The most moving part of the entire program, for me, has been the way in which the workers’ lives have transformed as their working environment has transformed:
Rick Madrid
I just hate to see the plant close– oh, that just hurts me. End of an era. It changed my life from being depressed, bored– and like my son said, it changed my attitude. It changed me all for the better. I really hate to see it go.
If I understand the bit of economics I know well, industrial production is the only kind of production that drags poor countries into wealth, and the only kind of employment that is able to create a large and wealthy middle class. Service industry and agriculture can’t do it, neither of the two can. Industry has two very bad side-effects on cities, localised pollution and sprawl, but there must be a way to have one’s cake and eat it too. Finally, one of my favourite things about Germany is that it is one of the rare developed countries that hasn’t dismantled its own industry in the 1980s and 1990s: Germany is still an industrial force, and it has been one of the pillars of its continued economic success. One simple effect of this focus on production is that everything you find around you in Germany, in terms of stuff, is well made, carefully made. The other consequence is that everyone around you knows how to make things. And not just so that it kinda works. People know how to do things well. Like Rick Madrid, I find that personally moving.
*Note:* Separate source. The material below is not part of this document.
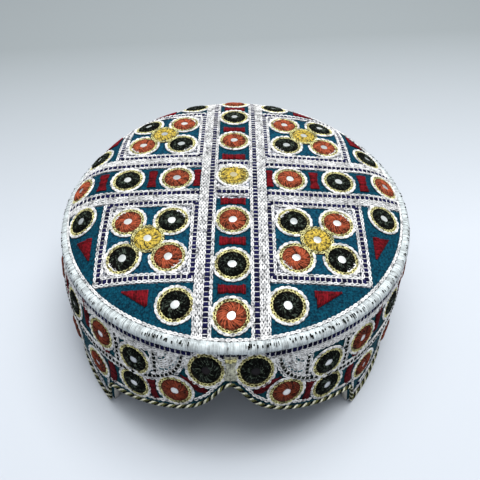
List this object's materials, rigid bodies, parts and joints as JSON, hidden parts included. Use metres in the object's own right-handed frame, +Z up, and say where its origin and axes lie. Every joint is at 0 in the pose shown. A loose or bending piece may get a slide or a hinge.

But ANYWAY, I didn’t want to write about industry, I wanted to write about democracy, the West and the East. But hopefully the transcript has spoken for itself.
I think you are right to link the experience of these workers and “democracy”. Personally, I have often thought that the biggest impediment to political empowerment here in the USA is that the experience most people have of contributing to collective decision making is a quadrennial ritual, instead of an everyday occurrence (of the sort you describe).